Experimental Results

Empirical evaluations exhibit the EAT's ability to achieve state-of-the-art results across several benchmarks, notably outperforming existing methods such as GC-AVT and EAMM. Quantitative measures like PSNR, SSIM, SyncNet, and FID, as well as emotional classification accuracy, highlight the model's robust performance in both emotion-agnostic and emotion-specific contexts. Impressively, EAT demonstrates remarkable tuning efficiency, achieving competitive performance with limited data and significantly reduced training time.

Moreover, user studies have corroborated these findings across metrics like audio-visual synchronization, video quality, and emotion classification accuracy. The model's adeptness at producing coherent and visually appealing emotional expressions has been underscored, although some challenges remain, particularly in representing nuanced emotions such as fear.
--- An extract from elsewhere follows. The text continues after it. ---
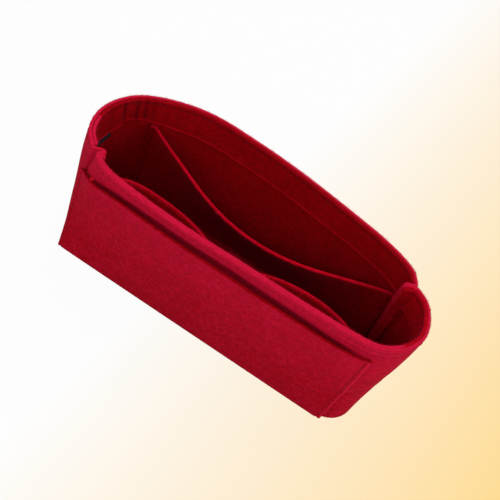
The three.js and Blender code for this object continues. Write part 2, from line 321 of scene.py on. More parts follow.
# A closed layer of felt about a grid of points, with rounded edges and what is pressed in
def makeShell(
    name, middle, felt, edges, extra=(0.0, 0.0), press=None, seed=1, grain=0.06, endHighlight=0.0
):
    middle = np.asarray(middle, float)
    rows, count = middle.shape[:2]
    middle = middle + sway(middle.reshape(-1, 3)).reshape(middle.shape)
    normals = np.cross(np.gradient(middle, axis=0), np.gradient(middle, axis=1))
    normals /= np.linalg.norm(normals, axis=2)[:, :, None]
    u, v = runAlong(middle, 1), runAlong(middle, 0)
    nearest = np.minimum.reduce((u, u[:, -1:] - u, v, v[-1:] - v))
    # a painted highlight along the end of each row, where the cut edge catches the light
    highlight = endHighlight * fade(u - u[:, -1:], *shell["highlightEnd"])
    layer = {"middle": middle, "normals": normals}
    faces, pushes = [], []
    for side, edge, more in zip((1, -1), edges, extra):
        edge = np.broadcast_to(edge, nearest.shape)
        within = np.clip(edge - nearest, 0, edge)
        reach = felt / 2 + more - edge + np.sqrt(edge**2 - within**2)
        push = np.zeros(nearest.shape) + (press(side, u, v, middle) if press else 0.0)
        pushes.append((np.clip(-push / shell["fullPress"], 0, 1) - highlight).ravel())
        layer[side] = reach + push
        faces.append(faceOf(layer, side).reshape(-1, 3))
    points = np.vstack(faces)
    shift = Vector(shell["seedSteps"]) * seed
    uneven = [noise.noise(Vector(p) / shell["grainSize"] + shift) for p in points]
    outward = np.vstack((normals.reshape(-1, 3), -normals.reshape(-1, 3)))
    points += outward * (grain * np.array(uneven))[:, None]
    index = np.arange(rows * count).reshape(rows, count)
    a, b, c, d = index[:-1, :-1], index[:-1, 1:], index[1:, 1:], index[1:, :-1]
    back = rows * count
    first = np.stack((a, b, c, d), -1).reshape(-1, 4)
    second = np.stack((a, d, c, b), -1).reshape(-1, 4) + back
    rim = np.concatenate((index[0, :-1], index[:-1, -1], index[-1, :0:-1], index[:0:-1, 0]))
    after = np.roll(rim, -1)
    strip = np.stack((rim, rim + back, after + back, after), -1)
    piece = shapedMesh(name, points, np.vstack((first, second, strip)).tolist())
    # The press mark: how far each point is pressed in, which darkens the felt as painted shade in
    # grooves, holes, creases and recesses, less the painted highlight, which pales it
    pressShade = piece.data.attributes.new("pressShade", "FLOAT", "POINT")
    pressShade.data.foreach_set("value", np.concatenate(pushes))
    return piece, layer


def faceOf(layer, side):
    return layer["middle"] + side * layer["normals"] * layer[side][:, :, None]


# The first felt goes outside and on the cut edges, and the second, a darker copy, on faces that
# look inside, as painted shade. A hem is the lowest rows and their felt, a painted highlight where
# one is given; the rim mask gives columns whose cut edge and top rows take the darker felt too, as
# painted shade, and pale gives columns of the inner face a lighter felt, as painted light.
def dress(
    piece, layer, litFelt, pressShade, inside=(1,), hem=(0, None), shadedRim=False, darkRows=6, pale=()
):
    rows, count = layer["middle"].shape[:2]
    block = (rows - 1) * (count - 1)
    row, column = np.divmod(np.arange(block), count - 1)
    shadedRim = np.broadcast_to(shadedRim, count - 1)
    low = (row < rows - 6) & (row >= hem[0])
    index = np.zeros(len(piece.data.polygons), int)
    for side, start in ((1, 0), (-1, block)):
        if side in inside:
            index[start : start + block][low] = 1
        index[start : start + block][(row >= rows - darkRows) & shadedRim[column]] = 1
    cut = 2 * block + count + rows - 2
    index[cut : cut + count - 1] = shadedRim[::-1]
    index[:block][row < hem[0]] = 2
    felts = [felt for felt in (litFelt, pressShade, hem[1]) if felt]
    for felt, columns in pale:
        index[:block][columns[column]] = len(felts)
        felts.append(felt)
    for felt in felts:
        piece.data.materials.append(felt)
    piece.data.polygons.foreach_set("material_index", index)


def finish(piece, node, slot, material=None, flat=None, on=None, **sheet):
    if material:
        piece.data.materials.append(material)
    only(piece)
    bpy.ops.object.shade_smooth()
    if node:
        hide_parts(node)
    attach(piece, "root")
    if flat:
        flat[0] * mm
        flat[1] * mm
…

Practical and Theoretical Implications

Practically, the efficacy and efficiency of EAT pave the way for its deployment in various media applications where emotional depth enhances user experience. Theoretically, the work contributes to understanding how large-scale pre-trained models can be effectively fine-tuned for nuanced tasks with minimal additional parameters.

Speculation on Future Developments

Looking forward, further enhancements could involve improving the representational capacity of the model to handle a broader spectrum of emotions seamlessly. Addressing limitations such as the diversity of available emotional training data and the alignment of synthetic emotional expressions with genuine human emotions remains a fertile ground for exploration. Continued developments in zero-shot learning paradigms could also alleviate data constraints and foster more generalized usage.

Overall, this paper enriches the ongoing discourse on talking-head generation by providing a computationally viable and effective methodology for emotion synthesis. The introduction of the EAT technique represents a significant advance towards more adaptable and nuanced virtual human interactions.